TC: Which songs were the hardest and easiest to produce?
YR: “Problematic” was probably the hardest to produce. I’ve always wanted to sample “Munbe Vaa” but it never seemed fitting. When I finally chopped up the song, I had to find the right parts to use. The outro portion was also difficult to tackle but thanks to NO PRBLM, it came out great.
“No One” was the easiest to produce in terms of putting it all together. The melodies were already in my head and the drum pattern was inspired by my experience with the mrithangam.
When my songwriter, Arjun Palarajah, came over, we made history.
TC: Start to finish, how do you come up with your songs?
YR: It definitely varies from song to song. Most of the time, I’ll start by creating the skeleton of a beat I have in my head and add melodies based on what I’m feeling at the moment. Then I invite my songwriter to my home studio and we work on the lyrics for the beat, bar by bar.
TC: How can artists interested in collaborating reach out to you?
YR: Anyone interested in collaborating can contact firstname.lastname@example.org. I’m always looking for new artists to work with. If you think we could make something beautiful happen, please don’t hesitate to give me a shout.
TC: What’s the dream? What would make you say “I’ve made it”?
YR: World Domination. There’s so much I want to achieve with this platform I’ve been given and there’s just so much I dream of. I want Dirty Elephant to become a household name, along the ranks of OVO and TDE.

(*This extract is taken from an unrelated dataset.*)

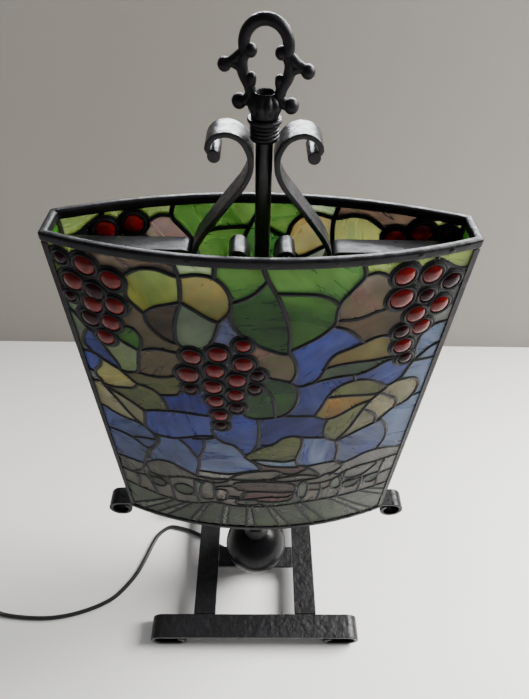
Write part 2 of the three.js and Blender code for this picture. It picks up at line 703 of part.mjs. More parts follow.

I want to make the mrithangam a familiar sound and instrument in music production. I want to leave my mark on hip hop. I want to help pave the way for other South Asians interested in music so they can pursue their dreams. I want to be that example, the one that assures them that anything is possible if you work hard enough and believe.
It was hard for me to take that leap and drop out of school to pursue music full time. I joke about my mom’s disapproval, but I had to get their blessings. I had to prove to them how serious I was about all this, and that I knew I was going to make it. I have a long way to go before I can see any bit of my dreams manifested, but I am on the pathway there.